> **Written exercise**:
Quote the data below in full, please, without altering anything.
------------------------------------------------------------------------
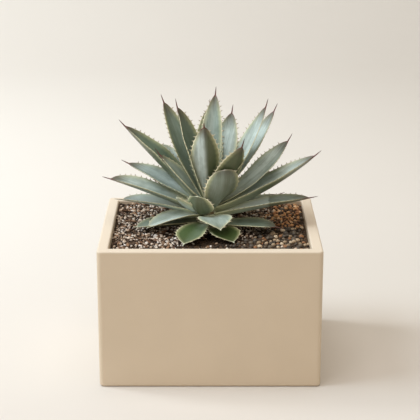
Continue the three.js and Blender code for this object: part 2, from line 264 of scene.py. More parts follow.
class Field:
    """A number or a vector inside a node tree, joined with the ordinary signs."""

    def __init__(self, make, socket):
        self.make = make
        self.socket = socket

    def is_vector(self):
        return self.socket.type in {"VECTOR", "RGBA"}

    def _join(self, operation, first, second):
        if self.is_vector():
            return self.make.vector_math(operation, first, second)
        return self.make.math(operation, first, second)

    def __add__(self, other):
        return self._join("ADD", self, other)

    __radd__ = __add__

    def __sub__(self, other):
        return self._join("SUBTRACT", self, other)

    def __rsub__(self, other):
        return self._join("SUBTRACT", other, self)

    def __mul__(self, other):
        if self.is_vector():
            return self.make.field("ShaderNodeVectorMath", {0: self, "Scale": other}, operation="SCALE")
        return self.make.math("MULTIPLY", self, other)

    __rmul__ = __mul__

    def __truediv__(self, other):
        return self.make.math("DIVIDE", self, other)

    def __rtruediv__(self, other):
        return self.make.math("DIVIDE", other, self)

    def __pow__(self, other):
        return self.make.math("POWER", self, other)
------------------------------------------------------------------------
> **Exercise result**:
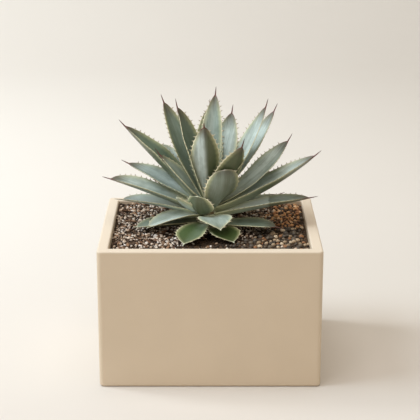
Continue the three.js and Blender code for this object: part 2, from line 264 of scene.py. More parts follow.
class Field:
    """A number or a vector inside a node tree, joined with the ordinary signs."""

    def __init__(self, make, socket):
        self.make = make
        self.socket = socket

    def is_vector(self):
        return self.socket.type in {"VECTOR", "RGBA"}

    def _join(self, operation, first, second):
        if self.is_vector():
            return self.make.vector_math(operation, first, second)
        return self.make.math(operation, first, second)

    def __add__(self, other):
        return self._join("ADD", self, other)

    __radd__ = __add__

    def __sub__(self, other):
        return self._join("SUBTRACT", self, other)

    def __rsub__(self, other):
        return self._join("SUBTRACT", other, self)

    def __mul__(self, other):
        if self.is_vector():
            return self.make.field("ShaderNodeVectorMath", {0: self, "Scale": other}, operation="SCALE")
        return self.make.math("MULTIPLY", self, other)

    __rmul__ = __mul__

    def __truediv__(self, other):
        return self.make.math("DIVIDE", self, other)

    def __rtruediv__(self, other):
        return self.make.math("DIVIDE", other, self)

    def __pow__(self, other):
        return self.make.math("POWER", self, other)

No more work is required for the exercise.